Adaptive Federated Minimax Optimization with Lower Complexities
Feihu Huang, Xinrui Wang, Junyi Li, Songcan Chen
TL;DR
This work tackles federated minimax optimization in a nonconvex/PL setting by introducing AdaFGDA and FGDA, which integrate momentum-based variance reduction with local-SGD and unified adaptive learning-rate matrices. The authors prove that AdaFGDA achieves near-optimal gradient complexity $\tilde{O}(\epsilon^{-3})$ and reduced communication complexity $\tilde{O}(\epsilon^{-2})$ to find an $\epsilon$-stationary point, matching the best known rates while improving communication efficiency.

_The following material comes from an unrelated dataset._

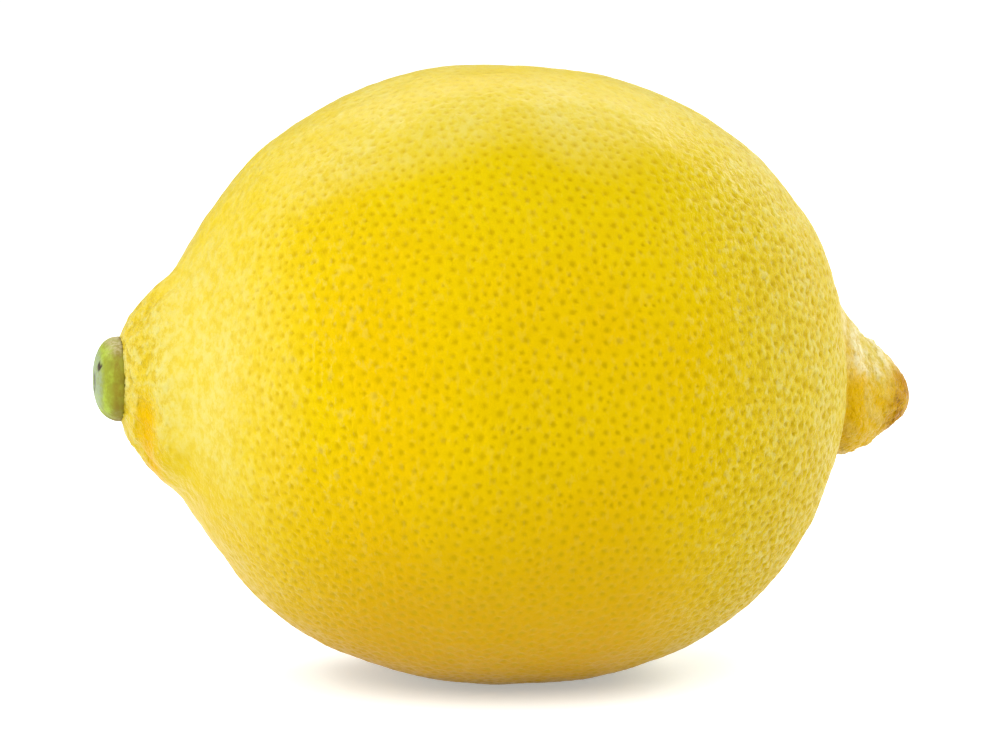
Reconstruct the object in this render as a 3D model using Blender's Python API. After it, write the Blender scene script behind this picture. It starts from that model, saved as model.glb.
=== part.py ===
"""A lemon, as picked, lying on its side.

Two pieces grow apart from each other and are two objects: the fruit, one solid with its neck, its nipple and
its pitted rind, and the stem button, the green calyx that stays on the neck when the fruit is picked.

Both are modelled about the fruit's own axis, which runs along X from the stem end to the tip of the nipple.
An empty carries that axis at its height and slant over the surface that the fruit rests on. The origin is the
centre of the small flat spot underneath.
"""

import bisect
import math
import random

import bmesh
import bpy
from mathutils import Matrix, Vector, noise

MM = 0.001

# Driving dimensions. Places along the axis are measured from the fruit's widest place, +X towards the nipple.
WIDEST_RADIUS = 31.0 * MM
AXIS_SLANT = math.radians(0.45)  # the nipple's end hangs a little lower
DOWN = Matrix.Rotation(-AXIS_SLANT, 3, "Y") @ Vector((0, 0, -1))
SINK = 0.35 * MM  # how much of the round underside the flat spot takes off
BALANCE_X = 0.36 * MM  # the centre of mass along the axis, which the flat spot lies under

# The rind's outline, station by station: (place along the axis, radius).
OUTLINE = [
    (-39.0, 0.0), (-38.8, 2.6), (-38.2, 4.45), (-37.1, 6.0), (-36.1, 7.7), (-34.8, 9.35), (-32.2, 11.7),
    (-28.6, 17.15), (-24.0, 22.7), (-17.0, 27.4), (-8.5, 30.25), (0.4, 31.0), (10.0, 30.1),
    (18.5, 27.15), (25.0, 23.0), (29.4, 17.9), (31.75, 13.7), (33.4, 9.95), (35.2, 7.55),
    (38.2, 5.1), (40.6, 3.4), (42.1, 1.8), (42.6, 0.0),
]  # fmt: skip

# The spine that carries the outline: (place along the axis, rise). It arches a little; the nipple droops.
SPINE = [
    (-40.0, 0.33), (-38.0, 0.33), (-35.5, -0.08), (-30.0, 0.05), (-20.0, 0.2), (-5.0, 0.3), (8.0, 0.0),
    (20.0, -0.3), (29.5, 0.05), (32.4, 0.5), (35.0, -1.3), (37.0, -2.2), (39.0, -2.25), (41.0, -2.5),
    (43.0, -3.0),
]  # fmt: skip

# A furrow rings the nipple's foot, deep under the overhanging shoulder and shallow on top.
FURROW_FROM_TIP = 12.5 * MM
FURROW_WIDTH = 1.1 * MM
FURROW_SHALLOW = 0.2 * MM
FURROW_DEEP = 1.75 * MM
FURROW_FADE = 3  # how fast the deep side gives way to the shallow one
DEEP_SIDE = math.radians(-128)  # about the axis from +Y over +Z, so this faces down and forwards

# The neck swells into a collar round the button. Behind it a shallow furrow runs round the neck on the deep
# side, and moves away from the button underneath.
COLLAR_FROM_STEM = 6.0 * MM
COLLAR_WIDTH = 1.4 * MM
COLLAR_SWELL = 0.35 * MM
NECK_FURROW_FROM_STEM = 7.4 * MM
NECK_FURROW_SLANT = 2.8 * MM
NECK_FURROW_WIDTH = 1.0 * MM
NECK_FURROW_DEPTH = 0.12 * MM

# Uneven growth: broad lumps over the body, and wrinkles that run lengthwise up the neck and the nipple.
LUMP_HEIGHT = 0.38 * MM
LUMP_LENGTH = 17.0 * MM
LUMP_FADE = 0.4 * WIDEST_RADIUS  # no lumps where the fruit is much thinner than this
WRINKLE_HEIGHT = 0.32 * MM
WRINKLES_ROUND = 2.6  # folds for each unit of the noise, so about a dozen round the nipple
WRINKLE_LENGTH = 11.0 * MM
WRINKLE_REACH = 6.6 * MM  # each way along the neck and the nipple from their most wrinkled places
WRINKLED_FROM_TIP = 5.0 * MM
WRINKLED_FROM_STEM = 8.0 * MM
WRINKLE_FADE = 3.0 * MM  # the very ends are smooth within this radius

# Oil glands pit the rind. They are larger than life here, so that the solid can carry them.
PITS = 800
PIT_REACH = 0.36  # of the spacing, to the ring where the rind turns down into the pit
PIT_DEPTH = 0.065  # of the spacing
PIT_LIP = 0.010
PIT_SIDES = 6
PIT_CLEARANCE = 0.6  # of the spacing, to the seat and to the plain tip
CROWDING = 2.6  # how much closer the pits come on the neck and the nipple
END_REACH = 13.0 * MM
SCATTER = 0.27  # of the spacing
GOLDEN_ANGLE = math.pi * (3 - math.sqrt(5))
TIP_STEP = 0.85 * MM  # the tip itself is plain, in rings this far apart
TIP_RINGS = 4
PRESSED_ANGLE = math.radians(20)  # the pits fade within this angle of straight down, where the fruit rests
SEED = 11

# The stem end is a flat seat with a socket in its middle, which the button's core stands in.
SEAT_X = -38.0 * MM
SEAT_MIDDLE = Vector((0.0, 0.33)) * MM  # (Y, Z) from the straight axis, where the spine is there
SEAT_SIDES = 36
SOCKET_RADIUS = 1.55 * MM
SOCKET_DEPTH = 1.40 * MM
GAP = 0.30 * MM

# The button: a low dome, faintly lobed as the calyx was, with the ringed scar of the stalk on its top.
BUTTON_RADIUS = 4.15 * MM
BUTTON_FACE_X = -41.15 * MM
BUTTON_SIDES = 60
BUTTON_STEPS = 12
RIM_HEIGHT = 0.3 * MM  # of the widest place over the back
RIM_TUCK = math.radians(50)  # how far the edge turns in under the rim
SCAR = ((1.55, 0.12), (1.30, 0.40), (0.95, 0.28), (0.50, 0.36), (0.0, 0.46))  # (radius, depth), in mm
LOBES = 5
LOBE_SWELL = 0.08 * MM
LOBE_NOTCH = 0.12 * MM
NOTCH_WIDTH = 0.55
LOBES_FROM_RADIUS = 0.4 * BUTTON_RADIUS
LOBES_FULL_RADIUS = 0.9 * BUTTON_RADIUS
DENT_HEIGHT = 0.12 * MM
DENT_LENGTH = 1.6 * MM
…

Empirical results on synthetic problems, deep AUC maximization, and robust neural network training demonstrate faster convergence and superior performance relative to existing federated minimax methods. The approach offers a practical, adjustable framework for privacy-preserving, communication-efficient distributed minimax learning with strong theoretical and empirical validation.
Abstract
Federated learning is a popular distributed and privacy-preserving learning paradigm in machine learning. Recently, some federated learning algorithms have been proposed to solve the distributed minimax problems. However, these federated minimax algorithms still suffer from high gradient or communication complexity. Meanwhile, few algorithm focuses on using adaptive learning rate to accelerate these algorithms. To fill this gap, in the paper, we study a class of nonconvex minimax optimization, and propose an efficient adaptive federated minimax optimization algorithm (i.e., AdaFGDA) to solve these distributed minimax problems. Specifically, our AdaFGDA builds on the momentum-based variance reduced and local-SGD techniques, and it can flexibly incorporate various adaptive learning rates by using the unified adaptive matrices. Theoretically, we provide a solid convergence analysis framework for our AdaFGDA algorithm under non-i.i.d. setting. Moreover, we prove our AdaFGDA algorithm obtains a lower gradient (i.e., stochastic first-order oracle, SFO) complexity of $\tilde{O}(ε^{-3})$ with lower communication complexity of $\tilde{O}(ε^{-2})$ in finding $ε$-stationary point of the nonconvex minimax problems. Experimentally, we conduct some experiments on the deep AUC maximization and robust neural network training tasks to verify efficiency of our algorithms.